(WORK TO BE COMPLETED)
Count the lines below that contain the word "this" and give only the number.

(PROVIDED RECORDS)
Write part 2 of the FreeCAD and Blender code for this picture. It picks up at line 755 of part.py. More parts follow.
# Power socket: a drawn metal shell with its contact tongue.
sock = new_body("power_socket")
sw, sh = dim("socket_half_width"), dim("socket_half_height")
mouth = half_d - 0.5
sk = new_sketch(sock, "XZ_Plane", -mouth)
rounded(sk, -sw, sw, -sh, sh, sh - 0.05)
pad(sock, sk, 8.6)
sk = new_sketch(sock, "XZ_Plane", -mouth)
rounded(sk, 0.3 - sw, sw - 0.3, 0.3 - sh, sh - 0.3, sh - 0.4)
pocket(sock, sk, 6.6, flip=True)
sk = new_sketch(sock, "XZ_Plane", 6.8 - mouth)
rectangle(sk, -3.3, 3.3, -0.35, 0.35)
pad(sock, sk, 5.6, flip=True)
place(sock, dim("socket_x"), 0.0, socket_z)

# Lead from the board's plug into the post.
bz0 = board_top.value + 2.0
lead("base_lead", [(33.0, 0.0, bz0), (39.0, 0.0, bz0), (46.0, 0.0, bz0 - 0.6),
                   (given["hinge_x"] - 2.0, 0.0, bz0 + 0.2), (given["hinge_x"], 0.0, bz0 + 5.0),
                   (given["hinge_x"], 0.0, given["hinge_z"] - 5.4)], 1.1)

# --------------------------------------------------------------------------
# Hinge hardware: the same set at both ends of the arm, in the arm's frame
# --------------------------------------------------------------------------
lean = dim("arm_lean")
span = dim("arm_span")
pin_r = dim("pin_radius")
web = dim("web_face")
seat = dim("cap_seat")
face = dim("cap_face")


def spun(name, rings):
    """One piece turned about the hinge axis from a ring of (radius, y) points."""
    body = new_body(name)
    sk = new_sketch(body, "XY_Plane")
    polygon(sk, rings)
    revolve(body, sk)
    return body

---

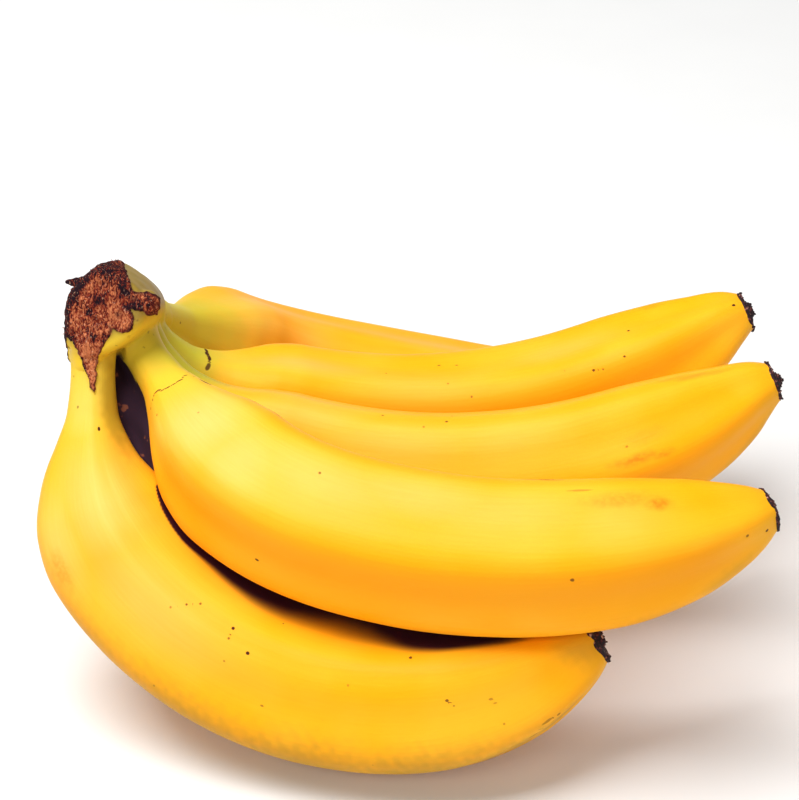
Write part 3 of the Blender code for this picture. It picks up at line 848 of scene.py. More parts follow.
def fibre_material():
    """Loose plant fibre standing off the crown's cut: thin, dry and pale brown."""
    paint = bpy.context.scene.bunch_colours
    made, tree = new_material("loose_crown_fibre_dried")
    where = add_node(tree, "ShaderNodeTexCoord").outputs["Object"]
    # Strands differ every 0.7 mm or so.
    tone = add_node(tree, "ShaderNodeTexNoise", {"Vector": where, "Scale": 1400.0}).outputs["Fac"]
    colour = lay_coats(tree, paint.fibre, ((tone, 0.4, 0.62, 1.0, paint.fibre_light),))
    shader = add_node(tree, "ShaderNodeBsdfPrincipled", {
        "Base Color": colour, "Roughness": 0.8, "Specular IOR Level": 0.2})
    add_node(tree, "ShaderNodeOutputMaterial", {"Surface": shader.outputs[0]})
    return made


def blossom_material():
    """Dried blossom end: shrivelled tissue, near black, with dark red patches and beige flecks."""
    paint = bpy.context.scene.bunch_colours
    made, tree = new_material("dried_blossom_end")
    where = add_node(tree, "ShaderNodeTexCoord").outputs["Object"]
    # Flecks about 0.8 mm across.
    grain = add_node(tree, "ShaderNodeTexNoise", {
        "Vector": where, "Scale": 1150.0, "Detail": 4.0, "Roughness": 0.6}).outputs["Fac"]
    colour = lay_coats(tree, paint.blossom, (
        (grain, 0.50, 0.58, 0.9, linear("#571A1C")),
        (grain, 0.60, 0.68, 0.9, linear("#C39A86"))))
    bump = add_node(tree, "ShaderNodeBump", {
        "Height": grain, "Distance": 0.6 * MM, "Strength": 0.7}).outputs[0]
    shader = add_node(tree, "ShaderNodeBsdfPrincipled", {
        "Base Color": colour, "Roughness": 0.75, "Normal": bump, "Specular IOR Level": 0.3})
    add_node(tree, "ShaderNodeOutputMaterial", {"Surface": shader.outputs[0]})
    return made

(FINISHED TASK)
2